LGBT rights seem to have a place in the politics of almost every nation in the world these days. The topic is one of the most polarizing as well. Some countries are spearheading the movement with full inclusiveness for LGBT citizens. Others, like the United States, seem to be floating somewhere in the middle. And then there are the countries pushing hard in the opposite direction, such as Russia.
However, when it comes to anti-gay legislation, the government of Uganda is in a league of its own. In February of this year, lawmakers in Uganda essentially made it illegal to be gay by passing the Anti-Homosexuality Act. The bill makes the promotion of homosexuality, in every general sense, punishable. The price to pay for the ultimate offense – actually being gay – is a life sentence.
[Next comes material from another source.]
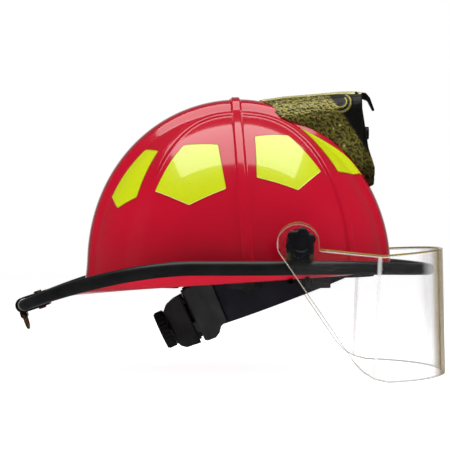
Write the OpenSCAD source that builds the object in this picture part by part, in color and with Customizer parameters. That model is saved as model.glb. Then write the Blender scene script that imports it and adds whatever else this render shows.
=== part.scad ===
// Firefighter helmet: ribbed composite shell with a rubber edge trim, a flip-up clear visor on
// two brackets, a cast front-piece holder, a rear hanging ring, and a ratchet suspension.
// +X is the front of the helmet, +Y the wearer's left and +Z up, in millimetres.
// The origin is the centre of the dome's base, where the head sits.

/* [Shell] */
// Centre to the front of the dome, between the ribs
dome_front = 138; // [132:1:142]
// Centre to the back of the dome, between the ribs
dome_rear = 140.5; // [136:0.5:146]
// Half the width of the dome
dome_half = 116; // [112:1:118]
// Height of the dome above its base, between the ribs
dome_height = 149.2; // [146:0.2:152]
// Thickness of the shell
shell_wall = 2.5; // [2:0.1:3]
// Half the width of the broad ridge from front to back
ridge_half = 36; // [32:1:40]
// How far the ridge stands above the dome at the crown
ridge_crown = 6.3; // [5:0.1:7]
// How far the ridge stands above the dome at its base
ridge_base = 3; // [2:0.5:4]
// Width of a narrow rib at its foot
rib_width = 10; // [8:1:12]
// How far a narrow rib stands above the dome
rib_height = 2.2; // [1.5:0.1:2.6]

/* [Brim] */
// Centre to the front edge of the brim
brim_front = 178; // [176:0.5:179]
// Centre to the back edge of the brim
brim_rear = 203.5; // [202:0.5:205]
// Half the width of the brim
brim_half = 144; // [142:0.5:144.5]
// How far the back edge of the brim droops
brim_droop = 40; // [38:1:42]
// Depth of the edge trim's slot over the brim
trim_grip = 8; // [7:0.5:9]
// Thickness of the edge trim
trim_thick = 10.5; // [10:0.5:11]

/* [Visor] */
// Distance of the visor's pivot ahead of the centre
pivot_x = 51.3; // [50:0.1:53]
// Height of the visor's pivot
pivot_z = 23.5; // [22:0.5:25]
// Distance of the ears' outer faces from the middle plane
ear_y = 153.8; // [153.5:0.1:155]
// Thickness of the visor sheet
visor_wall = 3.5; // [3:0.1:3.6]
// Radius of the round ears
ear_r = 18.5; // [17:0.5:19]
// Radius of the star knobs over their lobes
star_r = 13.6; // [13:0.2:15]

/* [Front-piece holder] */
// Wall of the casting
holder_wall = 2.4; // [2:0.2:4]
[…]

The legislation also extends for interacting with LGBT people. Failure to report homosexual suspicion to the government will earn time behind bars. Even knowingly housing or renting an apartment to a gay person could warrant up to five years in prison.
In recent history, societies across the world have met very significant ethical milestones that make Uganda’s Anti-Homosexuality Act seem absurd. Doesn’t the Ugandan government, or any government for that matter, have more pressing issues than bedroom behavior that need attention? Would the Ugandan government actually spend the time and energy to enforce the law?
The Refugee Law Project, a Uganda-based nongovernmental organization, recently came under investigation by the government over allegations of “promoting homosexuality and lesbianism.” Whether or not the NGO actually violated the Anti-Homosexuality Act is still being disputed as the investigation takes place.
The RLP operates at the School of Law of Makerere University in Uganda. Its aim is to enhance the mental health and psychosocial well-being of refugees and displaced people. The organization also explicitly states its intention to enforce sexuality and gender rights for those in need, which may have been a cause for government scrutiny.
The Refugee Law Project has taken to social media to inform the public that its operations are still running despite some interference. The organization has halted its one-on-one work with refugees at the moment, however. Some say that this inherently threatens the Refugee Law Project’s ability to accomplish its mission.
The standing of the Anti-Homosexuality Act in Uganda is debated on ethical grounds for human rights, but it has also been criticized as a scapegoat tool to target groups and individuals critical of President Yoweri Museveni’s regime. Regardless, the legislation takes significant time and energy to enact and reinforce – time and energy that could be better spent helping groups in need rather than ostracizing people further.